== Provided data ==

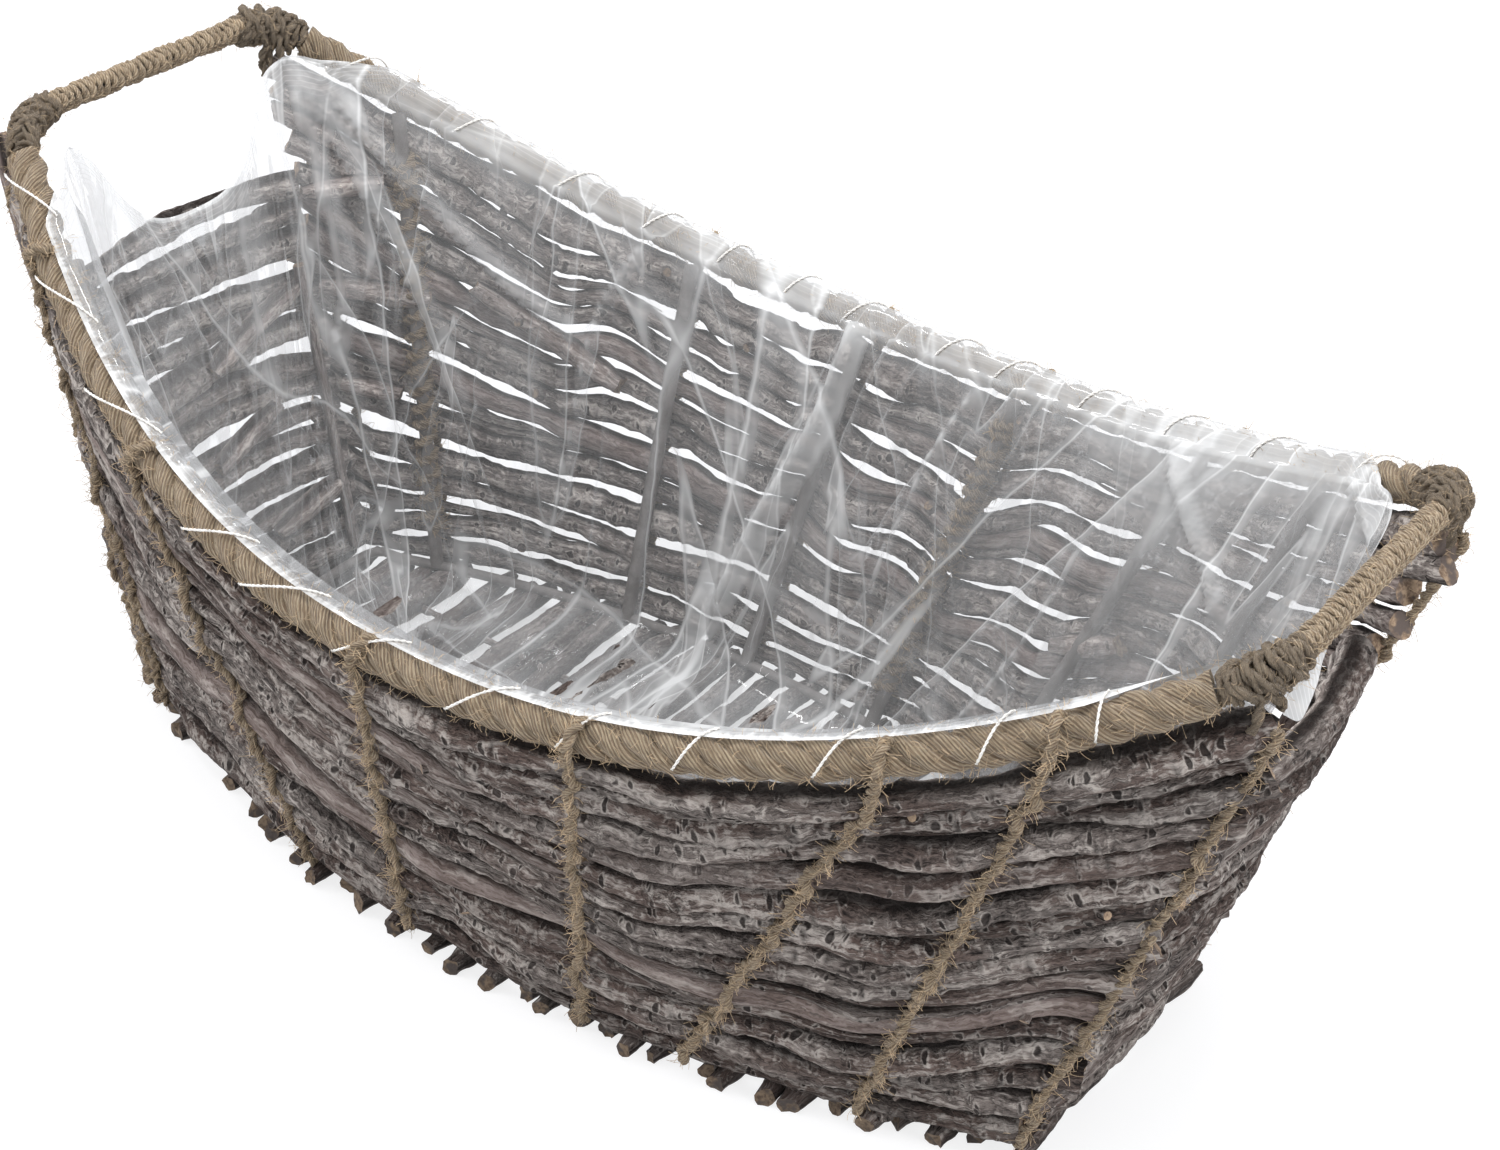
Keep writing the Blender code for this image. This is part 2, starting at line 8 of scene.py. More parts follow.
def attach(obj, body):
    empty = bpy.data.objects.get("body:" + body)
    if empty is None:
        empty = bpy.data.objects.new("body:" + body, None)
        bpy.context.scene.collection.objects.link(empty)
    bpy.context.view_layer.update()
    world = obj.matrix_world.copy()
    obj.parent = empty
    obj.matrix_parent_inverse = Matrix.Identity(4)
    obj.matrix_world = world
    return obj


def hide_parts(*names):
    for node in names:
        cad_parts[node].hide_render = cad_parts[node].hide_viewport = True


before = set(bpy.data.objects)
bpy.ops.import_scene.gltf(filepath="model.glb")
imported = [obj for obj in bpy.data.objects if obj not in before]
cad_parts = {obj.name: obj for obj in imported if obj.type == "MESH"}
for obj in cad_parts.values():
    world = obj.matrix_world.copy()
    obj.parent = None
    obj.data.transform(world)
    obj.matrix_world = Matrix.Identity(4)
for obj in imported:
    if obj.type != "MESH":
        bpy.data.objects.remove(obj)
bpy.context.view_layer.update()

===

§ Given instruction: Copy out the whole listing, exactly as written.

§ Complete response:
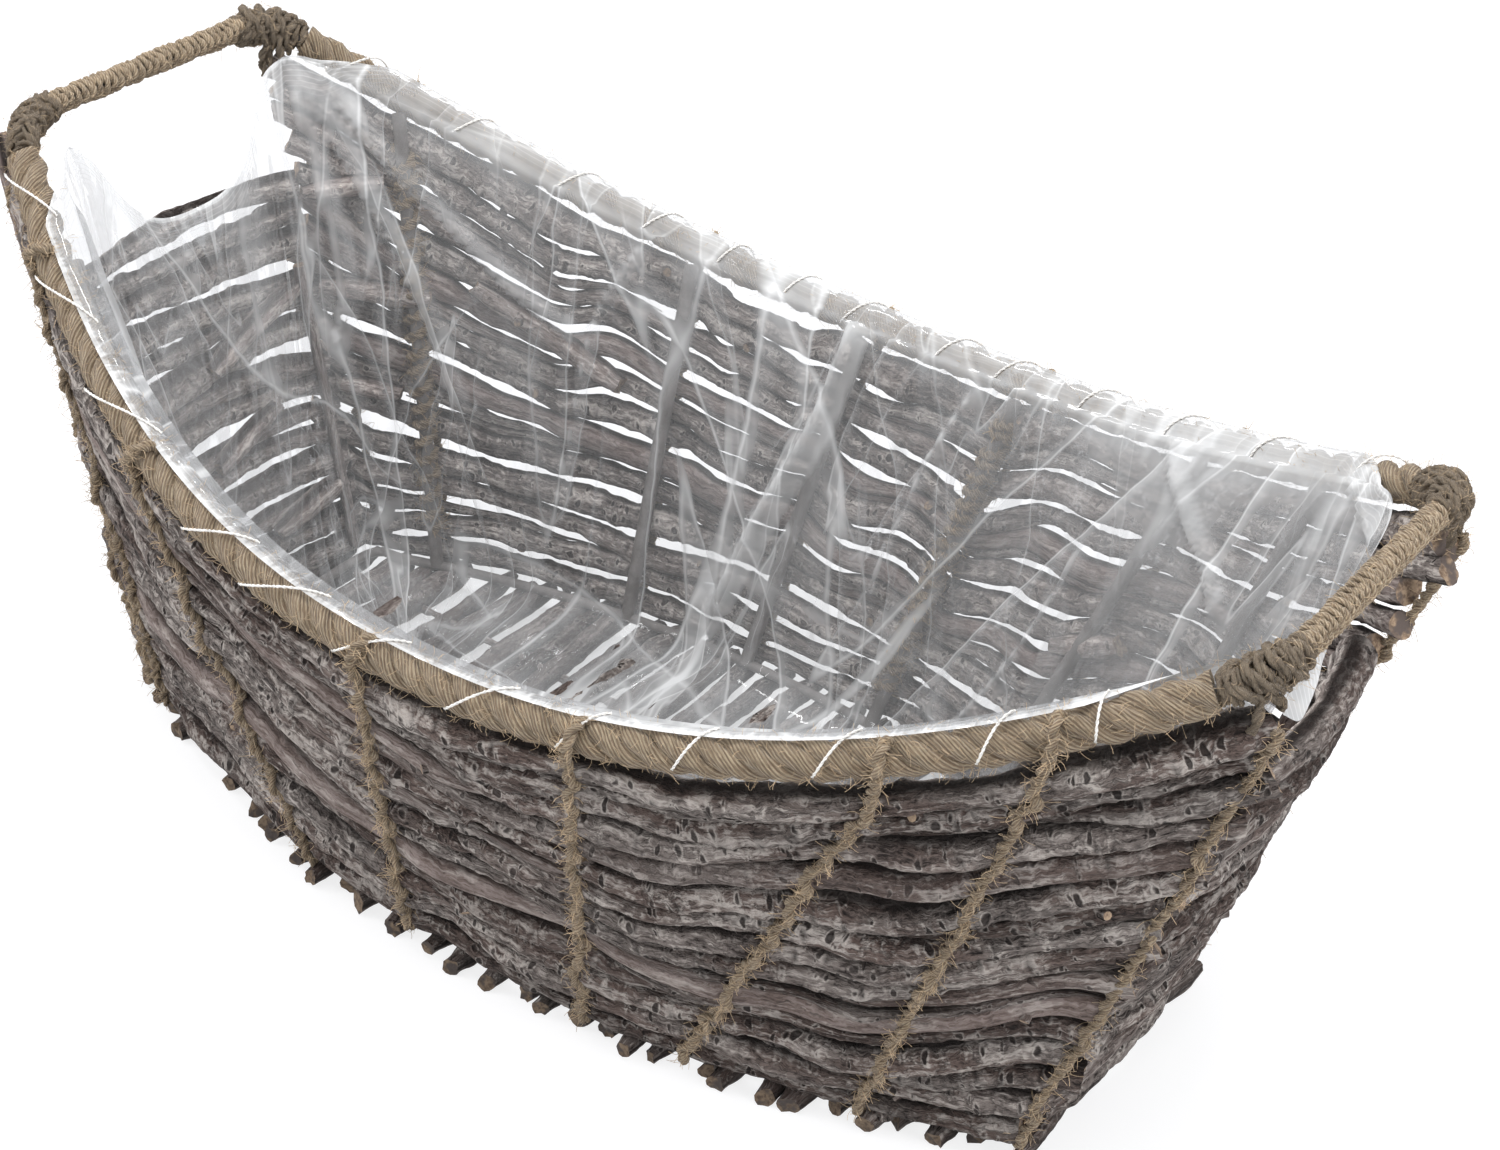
Keep writing the Blender code for this image. This is part 2, starting at line 8 of scene.py. More parts follow.
def attach(obj, body):
    empty = bpy.data.objects.get("body:" + body)
    if empty is None:
        empty = bpy.data.objects.new("body:" + body, None)
        bpy.context.scene.collection.objects.link(empty)
    bpy.context.view_layer.update()
    world = obj.matrix_world.copy()
    obj.parent = empty
    obj.matrix_parent_inverse = Matrix.Identity(4)
    obj.matrix_world = world
    return obj


def hide_parts(*names):
    for node in names:
        cad_parts[node].hide_render = cad_parts[node].hide_viewport = True


before = set(bpy.data.objects)
bpy.ops.import_scene.gltf(filepath="model.glb")
imported = [obj for obj in bpy.data.objects if obj not in before]
cad_parts = {obj.name: obj for obj in imported if obj.type == "MESH"}
for obj in cad_parts.values():
    world = obj.matrix_world.copy()
    obj.parent = None
    obj.data.transform(world)
    obj.matrix_world = Matrix.Identity(4)
for obj in imported:
    if obj.type != "MESH":
        bpy.data.objects.remove(obj)
bpy.context.view_layer.update()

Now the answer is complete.